# [Directions]
Quote precisely the run of lines opening with the line containing "What bpy script" and closing with the line containing "turned beech core.", and nothing else.

# [Records for the task]
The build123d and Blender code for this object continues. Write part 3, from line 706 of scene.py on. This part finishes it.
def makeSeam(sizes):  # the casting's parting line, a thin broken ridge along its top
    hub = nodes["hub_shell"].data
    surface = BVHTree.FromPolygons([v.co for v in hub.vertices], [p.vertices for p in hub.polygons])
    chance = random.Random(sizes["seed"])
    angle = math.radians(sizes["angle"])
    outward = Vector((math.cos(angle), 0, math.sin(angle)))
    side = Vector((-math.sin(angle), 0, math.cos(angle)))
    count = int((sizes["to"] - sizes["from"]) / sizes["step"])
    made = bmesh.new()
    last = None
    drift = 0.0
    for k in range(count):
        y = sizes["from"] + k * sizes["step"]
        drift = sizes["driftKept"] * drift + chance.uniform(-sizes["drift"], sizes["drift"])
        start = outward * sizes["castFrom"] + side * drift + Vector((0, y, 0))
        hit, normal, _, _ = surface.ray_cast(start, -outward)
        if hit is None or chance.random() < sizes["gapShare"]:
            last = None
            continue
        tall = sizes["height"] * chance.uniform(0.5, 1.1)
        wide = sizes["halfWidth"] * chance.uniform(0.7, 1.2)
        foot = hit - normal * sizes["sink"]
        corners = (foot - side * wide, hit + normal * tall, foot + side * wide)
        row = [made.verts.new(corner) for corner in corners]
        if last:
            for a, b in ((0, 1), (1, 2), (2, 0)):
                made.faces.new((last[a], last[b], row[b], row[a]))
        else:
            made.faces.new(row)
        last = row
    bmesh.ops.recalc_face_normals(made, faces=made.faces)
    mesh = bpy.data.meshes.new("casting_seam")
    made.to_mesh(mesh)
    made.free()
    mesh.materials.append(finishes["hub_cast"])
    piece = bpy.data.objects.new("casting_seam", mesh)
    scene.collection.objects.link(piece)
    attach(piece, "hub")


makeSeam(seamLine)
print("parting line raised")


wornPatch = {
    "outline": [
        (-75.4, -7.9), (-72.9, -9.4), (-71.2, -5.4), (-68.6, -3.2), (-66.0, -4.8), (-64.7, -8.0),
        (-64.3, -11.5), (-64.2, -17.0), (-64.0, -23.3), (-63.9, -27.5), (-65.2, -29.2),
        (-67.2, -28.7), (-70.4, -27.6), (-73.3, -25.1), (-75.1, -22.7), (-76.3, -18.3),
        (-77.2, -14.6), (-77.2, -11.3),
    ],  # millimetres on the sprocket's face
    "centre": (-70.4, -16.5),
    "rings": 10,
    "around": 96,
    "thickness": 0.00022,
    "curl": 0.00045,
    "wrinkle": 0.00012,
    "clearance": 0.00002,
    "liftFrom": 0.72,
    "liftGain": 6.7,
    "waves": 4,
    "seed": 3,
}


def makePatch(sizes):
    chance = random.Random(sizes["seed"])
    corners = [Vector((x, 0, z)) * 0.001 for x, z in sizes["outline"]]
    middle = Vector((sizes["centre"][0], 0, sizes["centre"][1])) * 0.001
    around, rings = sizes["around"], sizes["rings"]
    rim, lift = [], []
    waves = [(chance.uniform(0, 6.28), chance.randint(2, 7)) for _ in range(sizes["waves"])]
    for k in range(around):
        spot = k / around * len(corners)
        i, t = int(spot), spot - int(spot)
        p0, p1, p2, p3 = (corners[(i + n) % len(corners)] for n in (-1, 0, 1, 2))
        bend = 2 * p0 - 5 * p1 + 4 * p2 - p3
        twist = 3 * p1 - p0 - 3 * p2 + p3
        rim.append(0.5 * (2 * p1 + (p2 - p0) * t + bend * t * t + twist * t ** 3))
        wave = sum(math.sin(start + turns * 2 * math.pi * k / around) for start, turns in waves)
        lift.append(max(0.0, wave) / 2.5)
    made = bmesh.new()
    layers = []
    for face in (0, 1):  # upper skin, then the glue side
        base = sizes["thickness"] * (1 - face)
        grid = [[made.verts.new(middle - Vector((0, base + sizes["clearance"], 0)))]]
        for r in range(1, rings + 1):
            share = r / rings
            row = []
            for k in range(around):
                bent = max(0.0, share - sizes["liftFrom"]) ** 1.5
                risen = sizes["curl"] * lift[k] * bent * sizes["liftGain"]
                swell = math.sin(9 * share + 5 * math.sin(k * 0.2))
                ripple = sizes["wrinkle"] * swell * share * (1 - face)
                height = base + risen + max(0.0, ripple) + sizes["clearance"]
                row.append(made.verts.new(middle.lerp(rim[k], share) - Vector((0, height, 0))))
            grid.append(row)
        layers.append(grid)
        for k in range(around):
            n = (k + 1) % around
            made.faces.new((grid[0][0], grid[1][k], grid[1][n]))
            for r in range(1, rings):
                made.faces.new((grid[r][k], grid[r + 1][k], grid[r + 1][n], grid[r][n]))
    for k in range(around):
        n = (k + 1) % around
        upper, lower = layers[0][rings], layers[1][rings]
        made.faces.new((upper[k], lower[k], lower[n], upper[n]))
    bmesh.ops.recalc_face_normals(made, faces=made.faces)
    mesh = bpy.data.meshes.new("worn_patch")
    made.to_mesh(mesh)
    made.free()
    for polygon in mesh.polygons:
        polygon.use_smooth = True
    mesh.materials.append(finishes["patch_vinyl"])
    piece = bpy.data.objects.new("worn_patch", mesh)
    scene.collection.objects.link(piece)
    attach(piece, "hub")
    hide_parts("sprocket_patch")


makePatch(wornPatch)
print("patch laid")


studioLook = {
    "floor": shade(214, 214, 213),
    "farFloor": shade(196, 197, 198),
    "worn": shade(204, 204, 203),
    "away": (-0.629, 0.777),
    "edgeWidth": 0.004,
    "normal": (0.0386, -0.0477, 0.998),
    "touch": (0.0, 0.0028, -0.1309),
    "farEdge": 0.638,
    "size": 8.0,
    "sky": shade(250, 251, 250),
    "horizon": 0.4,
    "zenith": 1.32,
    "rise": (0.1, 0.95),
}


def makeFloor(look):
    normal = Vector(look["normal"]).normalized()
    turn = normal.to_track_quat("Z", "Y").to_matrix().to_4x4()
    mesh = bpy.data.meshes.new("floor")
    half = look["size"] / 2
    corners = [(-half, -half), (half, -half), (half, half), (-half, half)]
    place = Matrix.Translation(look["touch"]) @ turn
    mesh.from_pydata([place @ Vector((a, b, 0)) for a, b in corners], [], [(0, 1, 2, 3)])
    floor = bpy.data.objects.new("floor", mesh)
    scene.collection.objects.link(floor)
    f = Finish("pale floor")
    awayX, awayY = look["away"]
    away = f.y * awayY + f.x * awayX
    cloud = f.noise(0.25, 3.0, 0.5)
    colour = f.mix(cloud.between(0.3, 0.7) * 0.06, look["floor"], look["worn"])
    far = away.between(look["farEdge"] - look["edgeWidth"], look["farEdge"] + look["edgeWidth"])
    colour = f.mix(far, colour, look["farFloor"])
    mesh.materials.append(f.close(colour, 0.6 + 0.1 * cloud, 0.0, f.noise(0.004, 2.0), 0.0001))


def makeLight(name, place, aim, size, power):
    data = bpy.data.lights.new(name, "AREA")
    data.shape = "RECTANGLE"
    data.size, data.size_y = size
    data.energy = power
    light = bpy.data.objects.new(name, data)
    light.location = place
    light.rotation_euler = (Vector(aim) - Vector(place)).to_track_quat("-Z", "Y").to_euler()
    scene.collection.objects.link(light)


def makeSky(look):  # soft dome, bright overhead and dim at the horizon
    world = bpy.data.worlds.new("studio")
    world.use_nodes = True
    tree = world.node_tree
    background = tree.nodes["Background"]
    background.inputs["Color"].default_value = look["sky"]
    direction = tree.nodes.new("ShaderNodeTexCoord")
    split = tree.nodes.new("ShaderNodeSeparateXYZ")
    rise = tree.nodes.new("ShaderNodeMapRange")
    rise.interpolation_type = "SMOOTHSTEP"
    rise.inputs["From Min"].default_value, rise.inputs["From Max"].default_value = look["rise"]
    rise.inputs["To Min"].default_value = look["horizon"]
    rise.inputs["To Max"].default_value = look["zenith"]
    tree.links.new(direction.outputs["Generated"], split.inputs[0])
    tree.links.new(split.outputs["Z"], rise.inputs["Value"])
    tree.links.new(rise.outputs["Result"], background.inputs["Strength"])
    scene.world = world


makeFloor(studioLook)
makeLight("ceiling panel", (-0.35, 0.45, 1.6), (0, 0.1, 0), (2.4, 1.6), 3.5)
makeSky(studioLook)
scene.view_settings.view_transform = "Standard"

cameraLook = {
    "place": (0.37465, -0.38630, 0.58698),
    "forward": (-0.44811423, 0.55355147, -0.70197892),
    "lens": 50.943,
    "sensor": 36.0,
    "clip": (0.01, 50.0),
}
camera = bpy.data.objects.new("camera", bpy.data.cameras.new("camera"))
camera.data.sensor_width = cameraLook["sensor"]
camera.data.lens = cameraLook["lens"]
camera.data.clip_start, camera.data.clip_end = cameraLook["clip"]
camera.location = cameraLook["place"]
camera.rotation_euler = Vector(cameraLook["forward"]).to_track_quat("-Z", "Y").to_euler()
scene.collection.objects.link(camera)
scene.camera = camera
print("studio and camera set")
==
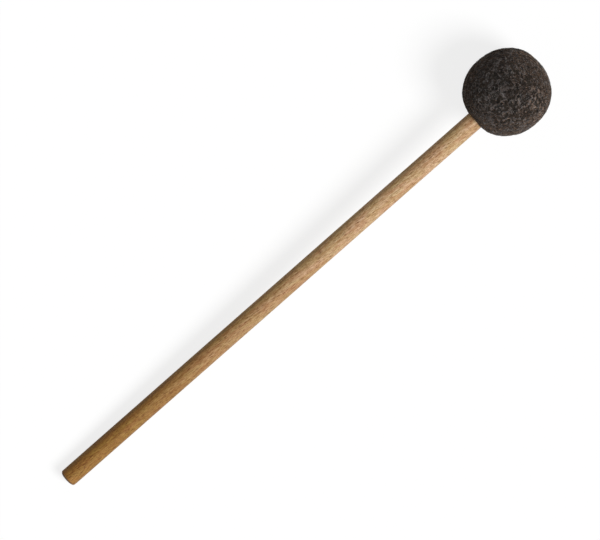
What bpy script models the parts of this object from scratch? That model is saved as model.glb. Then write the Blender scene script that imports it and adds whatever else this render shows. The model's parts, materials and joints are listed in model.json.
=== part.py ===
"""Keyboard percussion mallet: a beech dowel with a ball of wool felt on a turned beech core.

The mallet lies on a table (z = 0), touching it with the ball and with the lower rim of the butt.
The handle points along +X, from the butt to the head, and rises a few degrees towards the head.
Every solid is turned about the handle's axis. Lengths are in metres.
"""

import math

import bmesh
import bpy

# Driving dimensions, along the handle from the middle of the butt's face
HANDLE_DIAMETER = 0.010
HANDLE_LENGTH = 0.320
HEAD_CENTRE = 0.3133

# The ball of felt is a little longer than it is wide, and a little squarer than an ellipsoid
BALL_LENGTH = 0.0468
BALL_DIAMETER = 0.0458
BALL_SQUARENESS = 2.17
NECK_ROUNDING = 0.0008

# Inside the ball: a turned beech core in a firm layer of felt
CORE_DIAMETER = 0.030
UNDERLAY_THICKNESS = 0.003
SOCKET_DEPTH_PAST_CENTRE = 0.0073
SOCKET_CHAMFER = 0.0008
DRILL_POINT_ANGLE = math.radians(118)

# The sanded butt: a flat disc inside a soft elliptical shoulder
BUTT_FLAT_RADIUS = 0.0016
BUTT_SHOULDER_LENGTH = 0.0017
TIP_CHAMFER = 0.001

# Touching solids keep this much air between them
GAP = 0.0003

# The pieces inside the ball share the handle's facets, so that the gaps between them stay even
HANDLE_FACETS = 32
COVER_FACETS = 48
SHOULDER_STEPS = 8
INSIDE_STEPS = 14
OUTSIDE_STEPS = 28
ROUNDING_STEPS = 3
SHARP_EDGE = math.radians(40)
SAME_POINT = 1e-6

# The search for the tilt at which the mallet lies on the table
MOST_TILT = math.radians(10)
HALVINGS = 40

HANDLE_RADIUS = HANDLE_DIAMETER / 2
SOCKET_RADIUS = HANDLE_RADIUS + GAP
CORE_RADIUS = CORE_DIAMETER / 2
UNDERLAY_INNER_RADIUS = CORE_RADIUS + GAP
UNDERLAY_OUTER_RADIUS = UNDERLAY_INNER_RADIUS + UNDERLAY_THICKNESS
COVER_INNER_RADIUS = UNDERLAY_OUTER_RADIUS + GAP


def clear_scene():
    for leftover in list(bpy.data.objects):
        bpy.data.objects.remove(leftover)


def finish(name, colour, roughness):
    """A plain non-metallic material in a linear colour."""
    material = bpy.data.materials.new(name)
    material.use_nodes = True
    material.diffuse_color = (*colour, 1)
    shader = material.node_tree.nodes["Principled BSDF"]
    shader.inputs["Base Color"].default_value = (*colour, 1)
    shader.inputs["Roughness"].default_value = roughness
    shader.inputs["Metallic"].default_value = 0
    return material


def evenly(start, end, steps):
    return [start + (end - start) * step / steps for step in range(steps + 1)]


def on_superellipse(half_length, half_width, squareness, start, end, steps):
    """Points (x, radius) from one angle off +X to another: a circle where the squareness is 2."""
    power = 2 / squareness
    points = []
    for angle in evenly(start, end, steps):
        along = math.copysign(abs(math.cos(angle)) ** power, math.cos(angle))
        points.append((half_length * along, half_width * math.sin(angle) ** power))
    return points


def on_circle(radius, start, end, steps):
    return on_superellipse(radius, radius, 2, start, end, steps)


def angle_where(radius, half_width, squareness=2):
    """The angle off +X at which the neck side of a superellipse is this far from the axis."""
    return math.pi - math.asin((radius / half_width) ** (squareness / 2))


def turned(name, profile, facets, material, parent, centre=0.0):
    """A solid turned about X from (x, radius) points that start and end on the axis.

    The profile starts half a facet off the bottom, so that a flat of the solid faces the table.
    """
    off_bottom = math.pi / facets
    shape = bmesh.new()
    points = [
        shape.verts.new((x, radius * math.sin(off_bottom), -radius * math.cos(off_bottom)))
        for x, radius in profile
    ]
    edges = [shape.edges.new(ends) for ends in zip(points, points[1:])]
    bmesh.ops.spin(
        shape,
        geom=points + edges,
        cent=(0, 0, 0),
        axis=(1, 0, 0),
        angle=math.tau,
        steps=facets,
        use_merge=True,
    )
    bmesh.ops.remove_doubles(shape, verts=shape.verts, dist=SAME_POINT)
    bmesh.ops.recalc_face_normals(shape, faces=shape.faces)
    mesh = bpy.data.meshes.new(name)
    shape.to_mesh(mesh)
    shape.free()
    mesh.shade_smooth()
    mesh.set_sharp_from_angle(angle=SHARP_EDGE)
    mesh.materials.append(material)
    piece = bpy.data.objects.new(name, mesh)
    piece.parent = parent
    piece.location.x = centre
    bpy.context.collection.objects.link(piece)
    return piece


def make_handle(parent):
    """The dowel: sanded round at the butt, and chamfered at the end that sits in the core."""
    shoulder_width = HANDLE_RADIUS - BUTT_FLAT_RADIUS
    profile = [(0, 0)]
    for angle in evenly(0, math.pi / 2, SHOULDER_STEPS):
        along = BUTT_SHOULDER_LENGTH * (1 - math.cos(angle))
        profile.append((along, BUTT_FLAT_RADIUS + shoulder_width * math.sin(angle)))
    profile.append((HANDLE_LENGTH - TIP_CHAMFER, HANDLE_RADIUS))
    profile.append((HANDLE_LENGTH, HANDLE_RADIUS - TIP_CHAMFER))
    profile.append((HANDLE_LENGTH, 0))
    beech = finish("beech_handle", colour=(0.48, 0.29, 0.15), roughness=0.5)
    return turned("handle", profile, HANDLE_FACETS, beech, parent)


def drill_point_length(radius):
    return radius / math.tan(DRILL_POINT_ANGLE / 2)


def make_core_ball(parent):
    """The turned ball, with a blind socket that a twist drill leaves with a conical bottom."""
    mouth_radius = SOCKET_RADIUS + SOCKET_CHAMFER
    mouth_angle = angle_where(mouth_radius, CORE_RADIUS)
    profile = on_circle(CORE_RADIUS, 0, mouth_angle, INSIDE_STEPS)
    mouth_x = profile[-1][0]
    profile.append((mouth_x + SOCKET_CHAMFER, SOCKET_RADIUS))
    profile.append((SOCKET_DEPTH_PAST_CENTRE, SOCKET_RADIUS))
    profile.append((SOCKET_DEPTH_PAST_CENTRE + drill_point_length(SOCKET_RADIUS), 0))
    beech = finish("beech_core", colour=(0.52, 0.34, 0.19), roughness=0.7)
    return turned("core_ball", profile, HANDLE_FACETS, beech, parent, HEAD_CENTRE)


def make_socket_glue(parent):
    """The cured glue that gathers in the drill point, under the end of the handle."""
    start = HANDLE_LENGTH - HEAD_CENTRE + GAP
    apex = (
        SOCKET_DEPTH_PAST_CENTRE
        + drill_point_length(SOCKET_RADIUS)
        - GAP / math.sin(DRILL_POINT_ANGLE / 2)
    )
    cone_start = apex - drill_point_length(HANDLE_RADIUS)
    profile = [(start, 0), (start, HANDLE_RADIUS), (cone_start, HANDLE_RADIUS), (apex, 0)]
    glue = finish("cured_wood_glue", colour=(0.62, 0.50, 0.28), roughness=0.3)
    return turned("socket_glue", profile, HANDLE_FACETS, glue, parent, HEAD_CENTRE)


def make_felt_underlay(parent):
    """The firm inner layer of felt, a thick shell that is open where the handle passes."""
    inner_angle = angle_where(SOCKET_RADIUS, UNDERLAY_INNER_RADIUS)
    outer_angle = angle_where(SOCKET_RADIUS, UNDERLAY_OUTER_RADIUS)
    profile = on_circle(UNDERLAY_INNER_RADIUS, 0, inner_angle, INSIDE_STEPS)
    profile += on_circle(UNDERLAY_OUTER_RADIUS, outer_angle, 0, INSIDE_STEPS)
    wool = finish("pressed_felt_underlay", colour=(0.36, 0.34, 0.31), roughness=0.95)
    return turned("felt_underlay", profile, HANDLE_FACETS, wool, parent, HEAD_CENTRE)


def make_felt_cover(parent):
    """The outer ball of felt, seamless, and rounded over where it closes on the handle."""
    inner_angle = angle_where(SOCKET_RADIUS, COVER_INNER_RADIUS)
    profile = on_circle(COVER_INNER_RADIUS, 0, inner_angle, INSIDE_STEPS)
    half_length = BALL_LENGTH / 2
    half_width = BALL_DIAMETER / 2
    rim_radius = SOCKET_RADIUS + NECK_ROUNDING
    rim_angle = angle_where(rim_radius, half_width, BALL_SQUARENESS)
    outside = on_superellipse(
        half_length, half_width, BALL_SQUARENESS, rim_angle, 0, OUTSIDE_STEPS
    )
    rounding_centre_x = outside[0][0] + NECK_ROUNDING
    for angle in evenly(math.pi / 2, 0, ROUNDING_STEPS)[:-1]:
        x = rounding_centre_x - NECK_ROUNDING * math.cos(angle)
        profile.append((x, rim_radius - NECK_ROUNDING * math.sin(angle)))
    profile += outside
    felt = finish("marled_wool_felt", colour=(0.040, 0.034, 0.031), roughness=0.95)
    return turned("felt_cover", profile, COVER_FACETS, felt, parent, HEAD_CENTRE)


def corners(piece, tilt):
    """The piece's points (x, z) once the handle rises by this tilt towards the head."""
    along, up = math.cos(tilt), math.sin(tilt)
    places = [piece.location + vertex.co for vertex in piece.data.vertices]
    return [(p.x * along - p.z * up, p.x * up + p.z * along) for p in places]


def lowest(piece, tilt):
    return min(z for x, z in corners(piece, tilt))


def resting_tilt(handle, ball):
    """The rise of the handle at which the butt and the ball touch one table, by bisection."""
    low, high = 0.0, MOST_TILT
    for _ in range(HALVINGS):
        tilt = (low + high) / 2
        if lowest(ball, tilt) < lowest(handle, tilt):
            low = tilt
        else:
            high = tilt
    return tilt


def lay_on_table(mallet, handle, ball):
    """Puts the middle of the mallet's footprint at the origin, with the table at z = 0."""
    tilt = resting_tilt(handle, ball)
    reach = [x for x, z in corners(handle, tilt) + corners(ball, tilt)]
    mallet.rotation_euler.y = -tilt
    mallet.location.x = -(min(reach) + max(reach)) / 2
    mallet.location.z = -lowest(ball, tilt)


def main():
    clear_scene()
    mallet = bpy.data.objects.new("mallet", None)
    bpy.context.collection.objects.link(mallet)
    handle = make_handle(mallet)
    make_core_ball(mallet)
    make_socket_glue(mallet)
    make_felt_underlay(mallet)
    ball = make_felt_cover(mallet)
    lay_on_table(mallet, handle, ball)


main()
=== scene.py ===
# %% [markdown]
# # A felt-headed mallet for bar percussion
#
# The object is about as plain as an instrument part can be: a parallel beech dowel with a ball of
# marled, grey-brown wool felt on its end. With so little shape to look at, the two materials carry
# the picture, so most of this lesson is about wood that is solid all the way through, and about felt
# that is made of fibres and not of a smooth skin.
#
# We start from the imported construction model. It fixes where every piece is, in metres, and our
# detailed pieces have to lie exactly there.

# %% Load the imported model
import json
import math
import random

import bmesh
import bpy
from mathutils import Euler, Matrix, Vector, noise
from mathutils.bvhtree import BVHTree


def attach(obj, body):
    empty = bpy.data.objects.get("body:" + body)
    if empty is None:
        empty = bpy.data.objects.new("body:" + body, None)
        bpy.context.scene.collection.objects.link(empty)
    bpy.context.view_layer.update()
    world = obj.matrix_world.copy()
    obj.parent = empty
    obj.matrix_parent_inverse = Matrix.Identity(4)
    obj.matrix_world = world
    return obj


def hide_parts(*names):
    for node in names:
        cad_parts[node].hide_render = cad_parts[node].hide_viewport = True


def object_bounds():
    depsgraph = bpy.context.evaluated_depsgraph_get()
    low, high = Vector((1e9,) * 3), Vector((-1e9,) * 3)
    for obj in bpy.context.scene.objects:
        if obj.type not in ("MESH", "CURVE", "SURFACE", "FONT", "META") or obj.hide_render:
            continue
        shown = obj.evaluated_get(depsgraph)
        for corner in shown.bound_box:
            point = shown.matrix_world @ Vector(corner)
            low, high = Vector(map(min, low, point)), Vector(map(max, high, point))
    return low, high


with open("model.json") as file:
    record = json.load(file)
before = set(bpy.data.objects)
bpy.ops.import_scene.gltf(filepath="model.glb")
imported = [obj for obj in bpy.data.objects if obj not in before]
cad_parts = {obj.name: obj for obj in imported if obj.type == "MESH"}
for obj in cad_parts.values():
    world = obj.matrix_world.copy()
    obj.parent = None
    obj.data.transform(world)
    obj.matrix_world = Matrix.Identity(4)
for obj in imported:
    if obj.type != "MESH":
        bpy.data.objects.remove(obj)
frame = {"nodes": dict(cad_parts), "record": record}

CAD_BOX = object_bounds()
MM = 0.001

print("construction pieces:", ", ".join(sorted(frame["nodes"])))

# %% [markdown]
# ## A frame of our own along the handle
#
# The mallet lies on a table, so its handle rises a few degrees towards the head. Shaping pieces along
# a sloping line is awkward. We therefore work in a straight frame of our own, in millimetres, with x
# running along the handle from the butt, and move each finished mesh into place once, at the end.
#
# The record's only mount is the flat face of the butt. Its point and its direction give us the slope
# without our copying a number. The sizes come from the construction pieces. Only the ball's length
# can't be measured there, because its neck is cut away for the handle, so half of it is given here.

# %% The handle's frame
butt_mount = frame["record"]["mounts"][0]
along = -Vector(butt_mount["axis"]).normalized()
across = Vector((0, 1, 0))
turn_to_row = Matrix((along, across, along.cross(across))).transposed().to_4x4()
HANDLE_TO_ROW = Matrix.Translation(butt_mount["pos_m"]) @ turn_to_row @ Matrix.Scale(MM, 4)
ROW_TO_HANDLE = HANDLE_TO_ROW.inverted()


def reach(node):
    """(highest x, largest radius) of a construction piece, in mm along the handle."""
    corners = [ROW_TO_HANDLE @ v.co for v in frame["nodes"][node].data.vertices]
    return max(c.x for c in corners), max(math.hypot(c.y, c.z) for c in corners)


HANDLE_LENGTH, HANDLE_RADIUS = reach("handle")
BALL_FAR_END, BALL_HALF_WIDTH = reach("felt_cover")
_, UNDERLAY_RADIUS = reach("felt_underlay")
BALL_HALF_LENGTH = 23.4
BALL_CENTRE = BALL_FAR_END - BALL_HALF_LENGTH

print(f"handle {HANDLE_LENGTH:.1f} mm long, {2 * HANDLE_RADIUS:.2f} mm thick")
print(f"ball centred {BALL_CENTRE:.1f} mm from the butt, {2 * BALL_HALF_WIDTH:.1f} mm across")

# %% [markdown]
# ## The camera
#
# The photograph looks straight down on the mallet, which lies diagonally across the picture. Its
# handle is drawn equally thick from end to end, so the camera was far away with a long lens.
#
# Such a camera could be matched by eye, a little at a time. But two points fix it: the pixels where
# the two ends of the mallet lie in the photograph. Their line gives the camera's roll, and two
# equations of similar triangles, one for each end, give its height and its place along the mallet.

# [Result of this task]
What bpy script models the parts of this object from scratch? That model is saved as model.glb. Then write the Blender scene script that imports it and adds whatever else this render shows. The model's parts, materials and joints are listed in model.json.
=== part.py ===
"""Keyboard percussion mallet: a beech dowel with a ball of wool felt on a turned beech core.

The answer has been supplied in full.